In the book "Reinforcement Learning" From Andrew Sutton and Barto there is an example given for the Bellman equations:
Figure 3.2 (left) shows a rectangular gridworld representation of a simple finite MDP. The cells of the grid correspond to the states of the environment. At each cell, four actions are possible: north, south, east, and west, which deterministically cause the agent to move one cell in the respective direction on the grid. Actions that would take the agent o↵ the grid leave its location unchanged, but also result in a reward of .1. Other actions result in a reward of 0, except those that move the agent out of the special states A and B. From state A, all four actions yield a reward of +10 and take the agent to A0. From state B, all actions yield a reward of +5 and take the agent to B0
Then it continues:
Suppose the agent selects all four actions with equal probability in all states.
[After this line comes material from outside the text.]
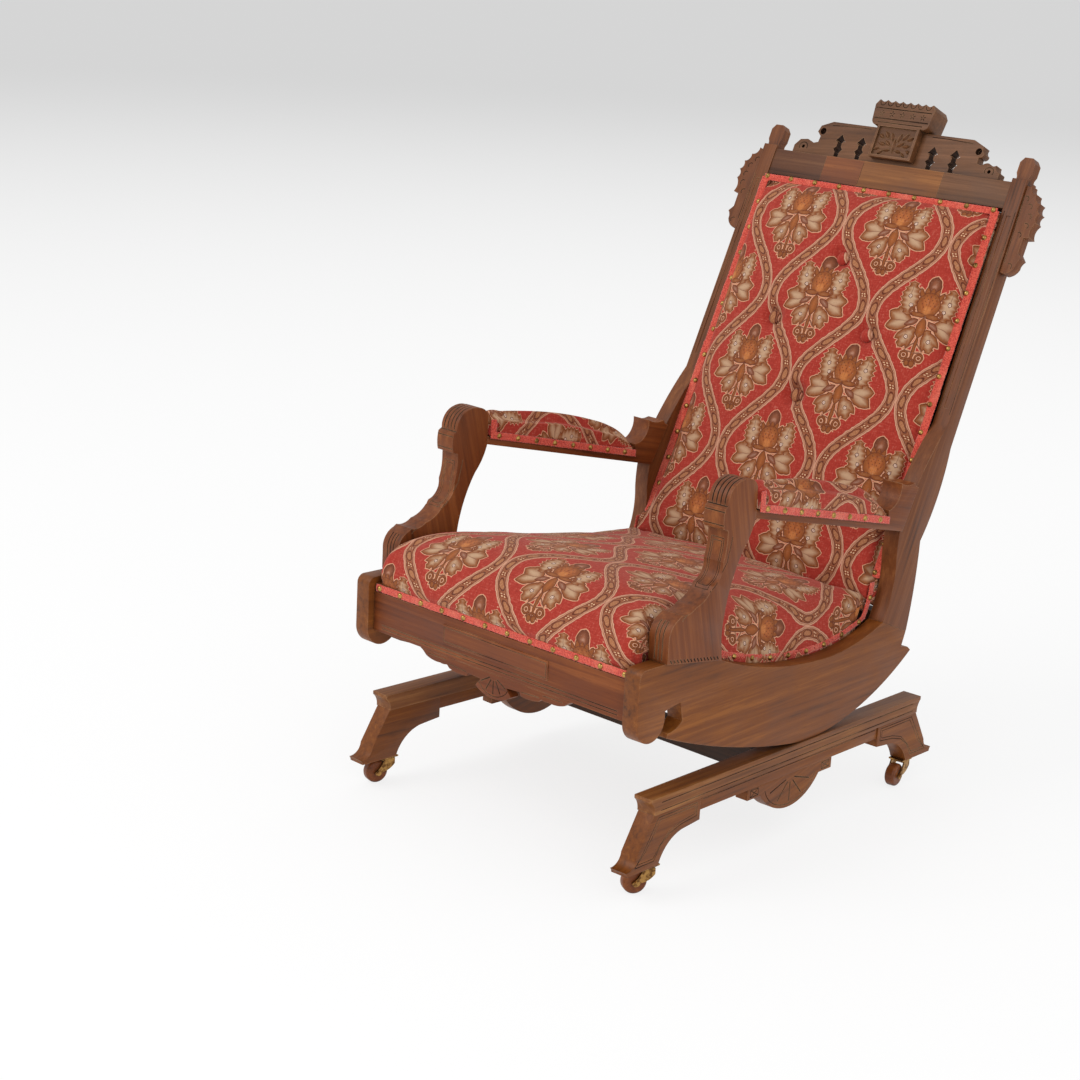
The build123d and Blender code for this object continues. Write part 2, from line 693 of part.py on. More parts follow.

Figure 3.2 (right) shows the value function, v⇡, for this policy, for the discounted reward case with gamma = 0.9. This value function was computed by solving the system of linear equations (3.14). Notice the negative values near the lower edge; these are the result of the high probability of hitting the edge of the grid there under the random policy.
I just wonder, without knowing when the task ends, how can we calculate the given matrix on figure 3.2? And with that gamma, it will need a lot of iterations until we can ignore it. Just trying to wrap my head around how to calculate each cell or if there is something I am ignoring.